# Data segment
—————

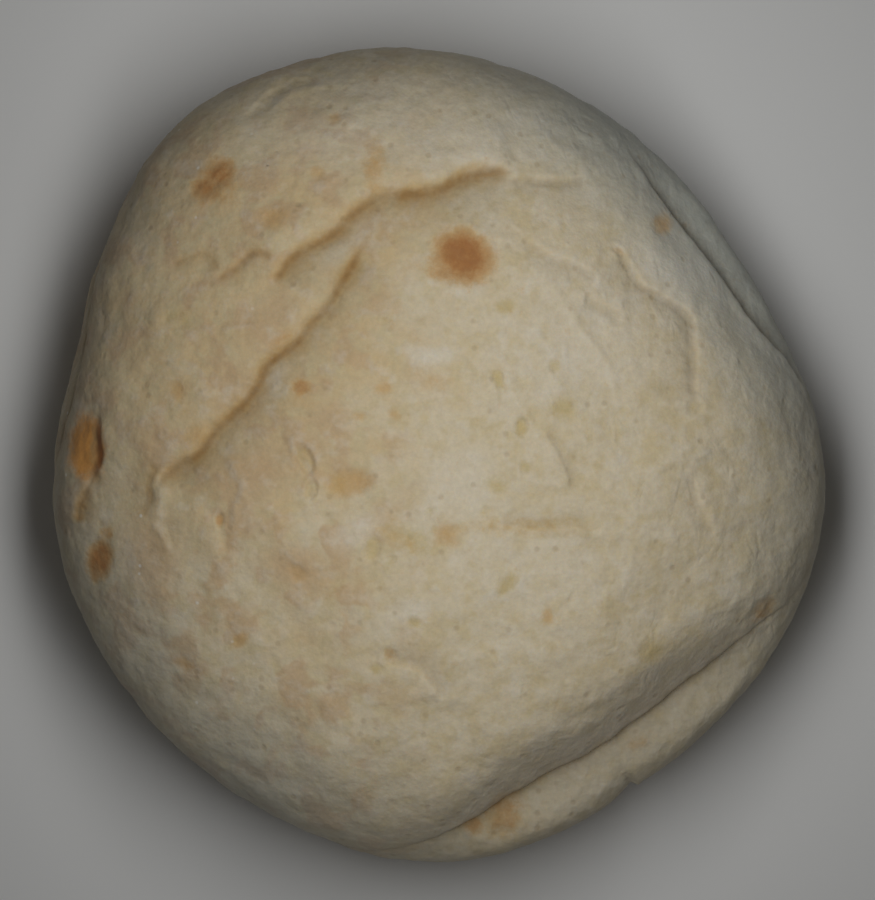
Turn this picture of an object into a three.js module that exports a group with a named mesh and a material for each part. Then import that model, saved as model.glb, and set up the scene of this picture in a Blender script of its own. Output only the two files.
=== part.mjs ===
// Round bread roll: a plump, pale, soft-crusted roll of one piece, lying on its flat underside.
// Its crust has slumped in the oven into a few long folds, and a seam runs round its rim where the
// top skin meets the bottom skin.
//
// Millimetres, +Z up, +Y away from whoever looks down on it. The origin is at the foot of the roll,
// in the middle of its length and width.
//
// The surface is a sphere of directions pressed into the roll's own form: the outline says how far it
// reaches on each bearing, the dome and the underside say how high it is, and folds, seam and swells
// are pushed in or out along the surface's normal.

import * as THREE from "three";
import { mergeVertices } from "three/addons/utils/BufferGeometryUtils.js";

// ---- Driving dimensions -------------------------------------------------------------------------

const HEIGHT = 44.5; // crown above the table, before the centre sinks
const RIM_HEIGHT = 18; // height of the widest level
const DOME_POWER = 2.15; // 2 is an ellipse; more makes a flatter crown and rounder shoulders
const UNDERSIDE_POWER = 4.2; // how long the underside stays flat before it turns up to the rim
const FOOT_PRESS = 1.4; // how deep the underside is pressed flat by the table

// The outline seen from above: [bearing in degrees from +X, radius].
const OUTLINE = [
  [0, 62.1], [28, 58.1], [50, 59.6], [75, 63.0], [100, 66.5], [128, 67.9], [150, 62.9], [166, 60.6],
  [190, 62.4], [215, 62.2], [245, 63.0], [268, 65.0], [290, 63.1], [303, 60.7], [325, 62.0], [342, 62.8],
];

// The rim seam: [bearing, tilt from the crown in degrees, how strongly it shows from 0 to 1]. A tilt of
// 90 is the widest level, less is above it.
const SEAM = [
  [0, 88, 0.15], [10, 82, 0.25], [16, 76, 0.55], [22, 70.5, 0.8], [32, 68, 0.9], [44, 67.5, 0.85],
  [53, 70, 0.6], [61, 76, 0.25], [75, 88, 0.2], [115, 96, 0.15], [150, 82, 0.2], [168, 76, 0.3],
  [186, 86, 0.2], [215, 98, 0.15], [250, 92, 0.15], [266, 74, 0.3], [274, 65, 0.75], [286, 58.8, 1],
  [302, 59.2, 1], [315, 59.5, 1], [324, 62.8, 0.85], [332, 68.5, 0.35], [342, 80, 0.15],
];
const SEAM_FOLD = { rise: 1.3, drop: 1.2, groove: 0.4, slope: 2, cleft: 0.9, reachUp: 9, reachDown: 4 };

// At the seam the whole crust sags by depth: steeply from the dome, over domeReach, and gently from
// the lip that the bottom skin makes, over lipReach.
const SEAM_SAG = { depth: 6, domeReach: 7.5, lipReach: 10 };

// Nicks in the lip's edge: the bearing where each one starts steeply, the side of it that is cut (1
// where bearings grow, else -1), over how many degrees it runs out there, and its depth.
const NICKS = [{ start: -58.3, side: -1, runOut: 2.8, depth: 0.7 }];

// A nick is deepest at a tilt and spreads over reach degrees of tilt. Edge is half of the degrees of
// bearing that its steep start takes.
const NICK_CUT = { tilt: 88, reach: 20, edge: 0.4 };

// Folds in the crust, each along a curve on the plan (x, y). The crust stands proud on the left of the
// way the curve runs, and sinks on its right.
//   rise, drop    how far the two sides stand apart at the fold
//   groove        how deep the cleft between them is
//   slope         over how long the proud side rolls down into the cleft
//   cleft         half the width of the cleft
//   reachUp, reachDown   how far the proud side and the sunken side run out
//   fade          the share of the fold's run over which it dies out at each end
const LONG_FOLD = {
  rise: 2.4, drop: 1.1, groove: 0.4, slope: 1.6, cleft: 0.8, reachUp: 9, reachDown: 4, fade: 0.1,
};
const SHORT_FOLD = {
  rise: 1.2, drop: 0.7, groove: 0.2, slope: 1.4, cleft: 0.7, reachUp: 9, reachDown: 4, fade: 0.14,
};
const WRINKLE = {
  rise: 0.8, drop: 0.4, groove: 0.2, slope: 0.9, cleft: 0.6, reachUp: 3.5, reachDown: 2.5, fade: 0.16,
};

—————

# Your objective
Quote only the stretch of lines that starts the data above and ends with the line containing "---- Driving dimensions", both included.

# Task answer
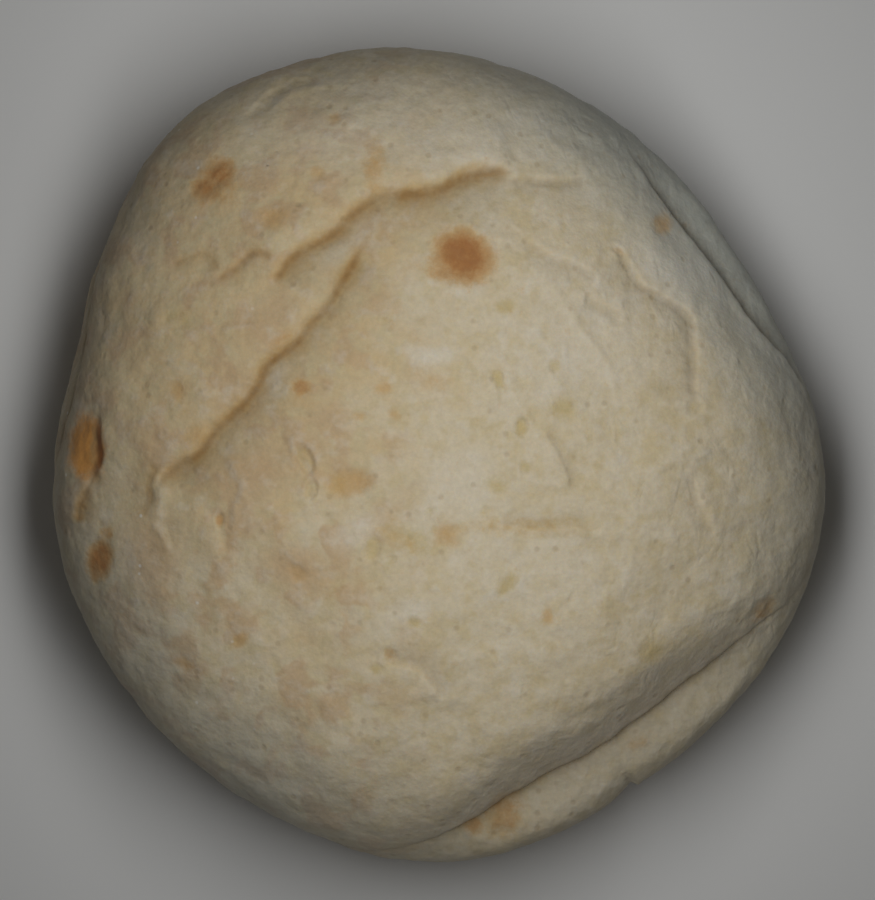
Turn this picture of an object into a three.js module that exports a group with a named mesh and a material for each part. Then import that model, saved as model.glb, and set up the scene of this picture in a Blender script of its own. Output only the two files.
=== part.mjs ===
// Round bread roll: a plump, pale, soft-crusted roll of one piece, lying on its flat underside.
// Its crust has slumped in the oven into a few long folds, and a seam runs round its rim where the
// top skin meets the bottom skin.
//
// Millimetres, +Z up, +Y away from whoever looks down on it. The origin is at the foot of the roll,
// in the middle of its length and width.
//
// The surface is a sphere of directions pressed into the roll's own form: the outline says how far it
// reaches on each bearing, the dome and the underside say how high it is, and folds, seam and swells
// are pushed in or out along the surface's normal.

import * as THREE from "three";
import { mergeVertices } from "three/addons/utils/BufferGeometryUtils.js";

// ---- Driving dimensions -------------------------------------------------------------------------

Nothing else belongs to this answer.